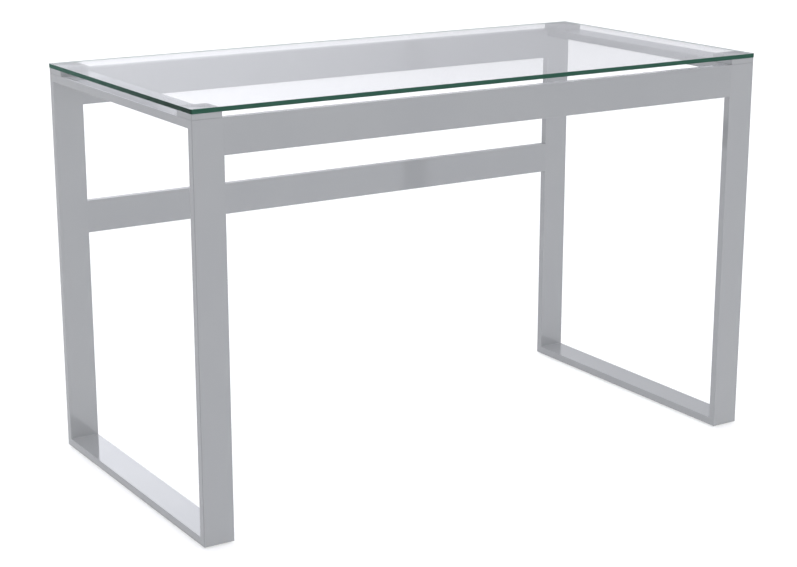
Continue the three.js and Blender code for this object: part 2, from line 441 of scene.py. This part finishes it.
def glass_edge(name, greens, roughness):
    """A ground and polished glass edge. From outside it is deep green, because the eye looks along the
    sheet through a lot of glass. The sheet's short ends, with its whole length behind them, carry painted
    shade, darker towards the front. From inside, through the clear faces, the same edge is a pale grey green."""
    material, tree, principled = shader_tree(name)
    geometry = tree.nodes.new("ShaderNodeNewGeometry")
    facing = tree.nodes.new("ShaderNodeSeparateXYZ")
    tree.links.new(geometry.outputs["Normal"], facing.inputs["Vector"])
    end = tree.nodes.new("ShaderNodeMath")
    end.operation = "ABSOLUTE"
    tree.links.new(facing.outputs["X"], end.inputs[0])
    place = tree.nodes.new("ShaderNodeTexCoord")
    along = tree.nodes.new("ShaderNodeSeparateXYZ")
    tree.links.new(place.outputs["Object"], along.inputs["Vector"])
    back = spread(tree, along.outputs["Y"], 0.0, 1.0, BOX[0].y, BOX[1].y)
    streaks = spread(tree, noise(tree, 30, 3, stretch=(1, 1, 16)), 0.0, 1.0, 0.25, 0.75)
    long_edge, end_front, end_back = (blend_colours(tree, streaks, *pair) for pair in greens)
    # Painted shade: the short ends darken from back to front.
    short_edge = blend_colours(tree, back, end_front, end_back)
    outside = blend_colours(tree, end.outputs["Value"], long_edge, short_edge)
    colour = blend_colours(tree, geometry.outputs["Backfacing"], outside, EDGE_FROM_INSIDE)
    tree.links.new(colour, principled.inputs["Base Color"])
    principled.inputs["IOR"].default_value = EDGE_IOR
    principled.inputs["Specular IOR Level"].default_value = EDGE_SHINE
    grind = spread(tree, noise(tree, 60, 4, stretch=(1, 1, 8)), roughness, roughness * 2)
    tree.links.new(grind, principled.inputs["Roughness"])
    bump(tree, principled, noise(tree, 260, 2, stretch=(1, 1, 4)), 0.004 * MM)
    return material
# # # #
Print the listing above in its entirety, with every line exact.

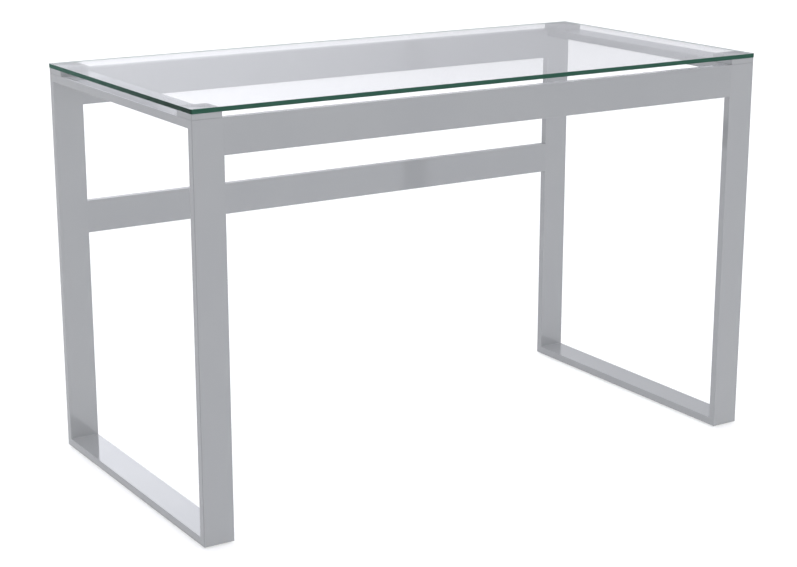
Continue the three.js and Blender code for this object: part 2, from line 441 of scene.py. This part finishes it.
def glass_edge(name, greens, roughness):
    """A ground and polished glass edge. From outside it is deep green, because the eye looks along the
    sheet through a lot of glass. The sheet's short ends, with its whole length behind them, carry painted
    shade, darker towards the front. From inside, through the clear faces, the same edge is a pale grey green."""
    material, tree, principled = shader_tree(name)
    geometry = tree.nodes.new("ShaderNodeNewGeometry")
    facing = tree.nodes.new("ShaderNodeSeparateXYZ")
    tree.links.new(geometry.outputs["Normal"], facing.inputs["Vector"])
    end = tree.nodes.new("ShaderNodeMath")
    end.operation = "ABSOLUTE"
    tree.links.new(facing.outputs["X"], end.inputs[0])
    place = tree.nodes.new("ShaderNodeTexCoord")
    along = tree.nodes.new("ShaderNodeSeparateXYZ")
    tree.links.new(place.outputs["Object"], along.inputs["Vector"])
    back = spread(tree, along.outputs["Y"], 0.0, 1.0, BOX[0].y, BOX[1].y)
    streaks = spread(tree, noise(tree, 30, 3, stretch=(1, 1, 16)), 0.0, 1.0, 0.25, 0.75)
    long_edge, end_front, end_back = (blend_colours(tree, streaks, *pair) for pair in greens)
    # Painted shade: the short ends darken from back to front.
    short_edge = blend_colours(tree, back, end_front, end_back)
    outside = blend_colours(tree, end.outputs["Value"], long_edge, short_edge)
    colour = blend_colours(tree, geometry.outputs["Backfacing"], outside, EDGE_FROM_INSIDE)
    tree.links.new(colour, principled.inputs["Base Color"])
    principled.inputs["IOR"].default_value = EDGE_IOR
    principled.inputs["Specular IOR Level"].default_value = EDGE_SHINE
    grind = spread(tree, noise(tree, 60, 4, stretch=(1, 1, 8)), roughness, roughness * 2)
    tree.links.new(grind, principled.inputs["Roughness"])
    bump(tree, principled, noise(tree, 260, 2, stretch=(1, 1, 4)), 0.004 * MM)
    return material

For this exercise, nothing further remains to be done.